### STATED EXERCISE
Reproduce the section of the listing that begins at the line containing "function addMesh(group, name, geometry, material, x, y, z)" and finishes at the line containing "obj.matrix_parent_inverse = Matrix.Identity(4)". Include both end lines and nothing beyond them.
===== DATA EXTRACT =====
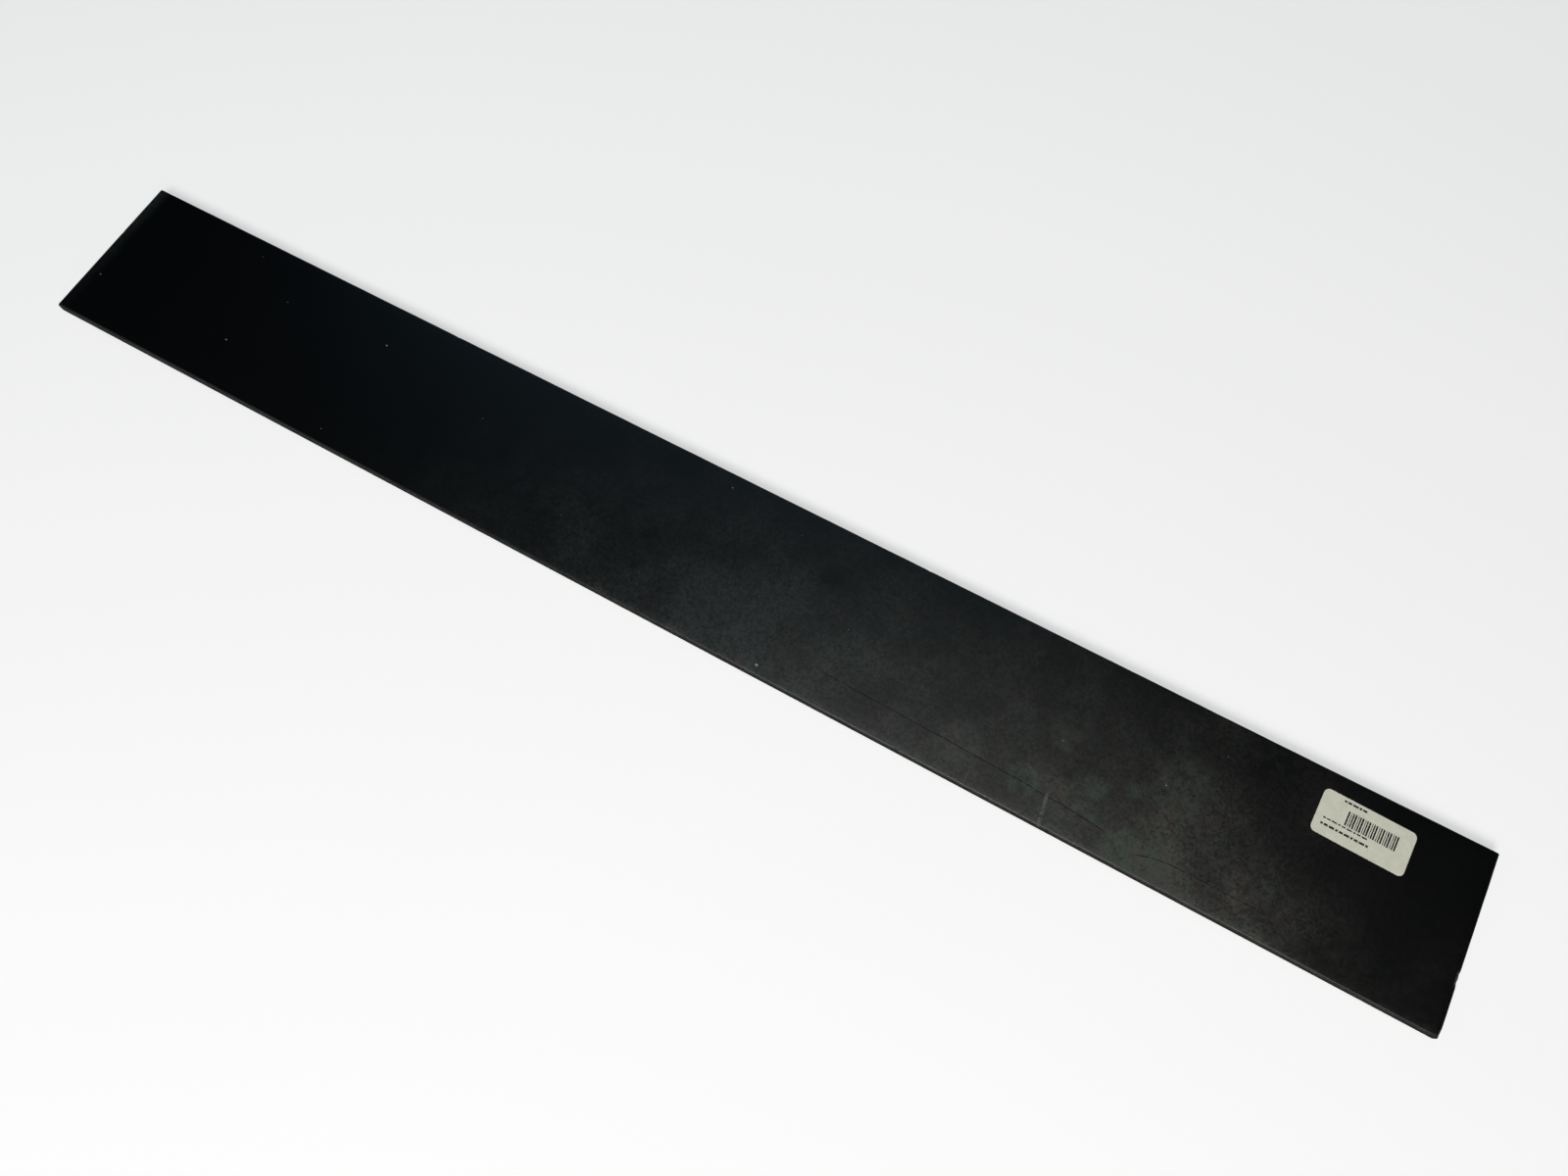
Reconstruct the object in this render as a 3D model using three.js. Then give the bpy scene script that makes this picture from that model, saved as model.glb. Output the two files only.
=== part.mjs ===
/**
 * Tape-mounted door kick plate, 35 in long, 4 in wide and 1/4 in thick, as supplied: the plate,
 * the stock label on its face, and the foam tape on its back with the release liners still on.
 *
 * Units are millimetres. +Z points out of the wear face, +X runs along the plate and +Y across it,
 * towards its upper edge. The origin is the middle of the back, in the plane of the liners.
 */
import * as THREE from 'three';

const INCH = 25.4;

// Plate
const LENGTH = 35 * INCH;
const WIDTH = 4 * INCH;
const THICKNESS = INCH / 4;
const CORNER_RADIUS = 2;
const FACE_EASE = 1.6; // radius of the rounded arris around the wear face
const BACK_EASE = 0.4; // chamfer around the back face

// Foam tape and its release liners
const TAPE_WIDTH = 0.75 * INCH;
const TAPE_THICKNESS = 1.125;
const TAPE_INSET = INCH / 4; // from the plate's edge to the tape
const LINER_THICKNESS = 0.125;
const PEEL_TAB = 3; // how far a liner runs past each end of its tape
const LINER_GAP = 0.4; // between the liners of neighbouring strips

// Stock label
const LABEL_LENGTH = 50;
const LABEL_WIDTH = 25;
const LABEL_THICKNESS = 0.1;
const LABEL_RADIUS = 3;
const LABEL_FROM_END = 65.1; // from the label's centre to the plate's right-hand end
const LABEL_FROM_TOP = 23.3; // from the label's centre to the plate's upper edge
const LABEL_TILT = THREE.MathUtils.degToRad(-1.4); // it was stuck on by hand

// Steps in each quarter turn
const CORNER_STEPS = 6;
const EASE_STEPS = 5;

// Heights of the layers, from the liners up
const TAPE_Z = LINER_THICKNESS;
const PLATE_Z = TAPE_Z + TAPE_THICKNESS;
const FACE_Z = PLATE_Z + THICKNESS;

const MATERIALS = {
  plate: { color: 0x16181a, roughness: 0.45, metalness: 0 },
  label: { color: 0xd2cdbb, roughness: 0.8, metalness: 0 },
  tape: { color: 0x3a3d40, roughness: 0.9, metalness: 0 },
  liner: { color: 0xb3202a, roughness: 0.35, metalness: 0 },
};

/** A rectangle with round corners, anticlockwise from above, as a list of [x, y]. */
function roundedOutline(length, width, radius) {
  const points = [];
  for (let corner = 0; corner < 4; corner += 1) {
    const sideX = corner === 0 || corner === 3 ? 1 : -1;
    const sideY = corner < 2 ? 1 : -1;
    for (let step = 0; step <= CORNER_STEPS; step += 1) {
      const angle = (Math.PI / 2) * (corner + step / CORNER_STEPS);
      points.push([
        sideX * (length / 2 - radius) + radius * Math.cos(angle),
        sideY * (width / 2 - radius) + radius * Math.sin(angle),
      ]);
    }
  }
  return points;
}

/** The closed solid through a stack of outlines, lowest first, with a flat cap at each end. */
function loft(layers) {
  const count = layers[0].outline.length;
  const last = (layers.length - 1) * count;
  const positions = layers.flatMap(({ outline, z }) => outline.flatMap(([x, y]) => [x, y, z]));
  const triangles = [];
  for (let start = 0; start < last; start += count) {
    for (let i = 0; i < count; i += 1) {
      const here = start + i;
      const next = start + ((i + 1) % count);
      triangles.push(here, next, next + count, here, next + count, here + count);
    }
  }
  for (let i = 1; i + 1 < count; i += 1) {
    triangles.push(0, i + 1, i);
    triangles.push(last, last + i, last + i + 1);
  }
  const geometry = new THREE.BufferGeometry();
  geometry.setAttribute('position', new THREE.Float32BufferAttribute(positions, 3));
  geometry.setIndex(triangles);
  geometry.computeVertexNormals();
  return geometry;
}

/** The plate: chamfered around its back, with a rounded arris around its wear face. */
function plateGeometry() {
  const layer = (inset, z) => ({
    outline: roundedOutline(LENGTH - 2 * inset, WIDTH - 2 * inset, CORNER_RADIUS - inset),
    z,
  });
  const layers = [layer(BACK_EASE, 0), layer(0, BACK_EASE)];
  for (let step = 0; step <= EASE_STEPS; step += 1) {
    const angle = ((Math.PI / 2) * step) / EASE_STEPS;
    const inset = FACE_EASE * (1 - Math.cos(angle));
    layers.push(layer(inset, THICKNESS - FACE_EASE * (1 - Math.sin(angle))));
  }
  return loft(layers);
}

/** The label: a die-cut sheet with round corners. */
function labelGeometry() {
  const outline = roundedOutline(LABEL_LENGTH, LABEL_WIDTH, LABEL_RADIUS);
  return loft([{ outline, z: 0 }, { outline, z: LABEL_THICKNESS }]);
}

/** Where the strips of tape lie: around the plate's rim, and one across its middle. */
function tapeStrips() {
  const rowY = WIDTH / 2 - TAPE_INSET - TAPE_WIDTH / 2;
  const endX = LENGTH / 2 - TAPE_INSET - TAPE_WIDTH / 2;
  const long = { lengthX: LENGTH - 2 * TAPE_INSET, lengthY: TAPE_WIDTH, tabX: PEEL_TAB, tabY: 0 };
  const crossLength = 2 * rowY - TAPE_WIDTH - 2 * (PEEL_TAB + LINER_GAP);
  const cross = { lengthX: TAPE_WIDTH, lengthY: crossLength, tabX: 0, tabY: PEEL_TAB };
  return [
    { name: 'upper', x: 0, y: rowY, ...long },
    { name: 'lower', x: 0, y: -rowY, ...long },
    { name: 'left_end', x: -endX, y: 0, ...cross },
    { name: 'middle', x: 0, y: 0, ...cross },
    { name: 'right_end', x: endX, y: 0, ...cross },
  ];
}

/** A box that stands on z = 0. */
function slab(lengthX, lengthY, height) {
  return new THREE.BoxGeometry(lengthX, lengthY, height).translate(0, 0, height / 2);
}

function addMesh(group, name, geometry, material, x, y, z) {
  const mesh = new THREE.Mesh(geometry, new THREE.MeshStandardMaterial(material));
  mesh.name = name;
  mesh.position.set(x, y, z);
  group.add(mesh);
  return mesh;
}

/** One strip of tape on the plate's back, and the release liner that covers it. */
function addTapeStrip(group, strip) {
  const { name, x, y, lengthX, lengthY, tabX, tabY } = strip;
  const tape = slab(lengthX, lengthY, TAPE_THICKNESS);
  const liner = slab(lengthX + 2 * tabX, lengthY + 2 * tabY, LINER_THICKNESS);
  addMesh(group, `${name}_foam_tape`, tape, MATERIALS.tape, x, y, TAPE_Z);
  addMesh(group, `${name}_release_liner`, liner, MATERIALS.liner, x, y, 0);
}

const kickPlate = new THREE.Group();
const labelX = LENGTH / 2 - LABEL_FROM_END;
const labelY = WIDTH / 2 - LABEL_FROM_TOP;
addMesh(kickPlate, 'face_plate', plateGeometry(), MATERIALS.plate, 0, 0, PLATE_Z);
const label = addMesh(
  kickPlate,
  'stock_label',
  labelGeometry(),
  MATERIALS.label,
  labelX,
  labelY,
  FACE_Z,
);
label.rotation.z = LABEL_TILT;
tapeStrips().forEach((strip) => addTapeStrip(kickPlate, strip));

export default kickPlate;
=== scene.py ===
"""Kick plate: the visual model with its materials, the stage, the lights and the camera.

Lengths are millimetres of the row frame, +X along the plate, +Y across it and +Z out of its
face. They become metres where a mesh or the camera is made. Only the lights are given in metres.
"""

import math

import bpy
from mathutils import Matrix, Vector, noise


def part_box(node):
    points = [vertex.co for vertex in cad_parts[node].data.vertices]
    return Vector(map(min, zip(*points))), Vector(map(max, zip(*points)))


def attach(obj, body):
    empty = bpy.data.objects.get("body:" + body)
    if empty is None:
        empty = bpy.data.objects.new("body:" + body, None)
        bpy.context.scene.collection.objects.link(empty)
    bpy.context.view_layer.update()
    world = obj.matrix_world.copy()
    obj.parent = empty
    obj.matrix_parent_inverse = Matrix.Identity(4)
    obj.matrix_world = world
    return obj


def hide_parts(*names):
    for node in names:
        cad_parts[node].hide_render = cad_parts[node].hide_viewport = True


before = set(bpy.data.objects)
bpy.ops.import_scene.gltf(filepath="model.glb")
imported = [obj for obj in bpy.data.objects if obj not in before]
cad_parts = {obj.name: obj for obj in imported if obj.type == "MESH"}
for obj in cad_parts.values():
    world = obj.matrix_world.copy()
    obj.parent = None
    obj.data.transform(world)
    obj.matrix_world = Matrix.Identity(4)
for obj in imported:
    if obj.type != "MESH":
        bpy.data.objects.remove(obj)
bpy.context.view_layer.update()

MM = 0.001
BACKDROP = (0.86, 0.87, 0.88)  # colour behind the object, which the far floor fades into


def box_of(node):
    """Lowest and highest corner of a CAD node, in millimetres."""
    low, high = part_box(node)
    return Vector(low) / MM, Vector(high) / MM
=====
### ANSWER TO THE PROBLEM
function addMesh(group, name, geometry, material, x, y, z) {
  const mesh = new THREE.Mesh(geometry, new THREE.MeshStandardMaterial(material));
  mesh.name = name;
  mesh.position.set(x, y, z);
  group.add(mesh);
  return mesh;
}

/** One strip of tape on the plate's back, and the release liner that covers it. */
function addTapeStrip(group, strip) {
  const { name, x, y, lengthX, lengthY, tabX, tabY } = strip;
  const tape = slab(lengthX, lengthY, TAPE_THICKNESS);
  const liner = slab(lengthX + 2 * tabX, lengthY + 2 * tabY, LINER_THICKNESS);
  addMesh(group, `${name}_foam_tape`, tape, MATERIALS.tape, x, y, TAPE_Z);
  addMesh(group, `${name}_release_liner`, liner, MATERIALS.liner, x, y, 0);
}

const kickPlate = new THREE.Group();
const labelX = LENGTH / 2 - LABEL_FROM_END;
const labelY = WIDTH / 2 - LABEL_FROM_TOP;
addMesh(kickPlate, 'face_plate', plateGeometry(), MATERIALS.plate, 0, 0, PLATE_Z);
const label = addMesh(
  kickPlate,
  'stock_label',
  labelGeometry(),
  MATERIALS.label,
  labelX,
  labelY,
  FACE_Z,
);
label.rotation.z = LABEL_TILT;
tapeStrips().forEach((strip) => addTapeStrip(kickPlate, strip));

export default kickPlate;
=== scene.py ===
"""Kick plate: the visual model with its materials, the stage, the lights and the camera.

Lengths are millimetres of the row frame, +X along the plate, +Y across it and +Z out of its
face. They become metres where a mesh or the camera is made. Only the lights are given in metres.
"""

import math

import bpy
from mathutils import Matrix, Vector, noise


def part_box(node):
    points = [vertex.co for vertex in cad_parts[node].data.vertices]
    return Vector(map(min, zip(*points))), Vector(map(max, zip(*points)))


def attach(obj, body):
    empty = bpy.data.objects.get("body:" + body)
    if empty is None:
        empty = bpy.data.objects.new("body:" + body, None)
        bpy.context.scene.collection.objects.link(empty)
    bpy.context.view_layer.update()
    world = obj.matrix_world.copy()
    obj.parent = empty
    obj.matrix_parent_inverse = Matrix.Identity(4)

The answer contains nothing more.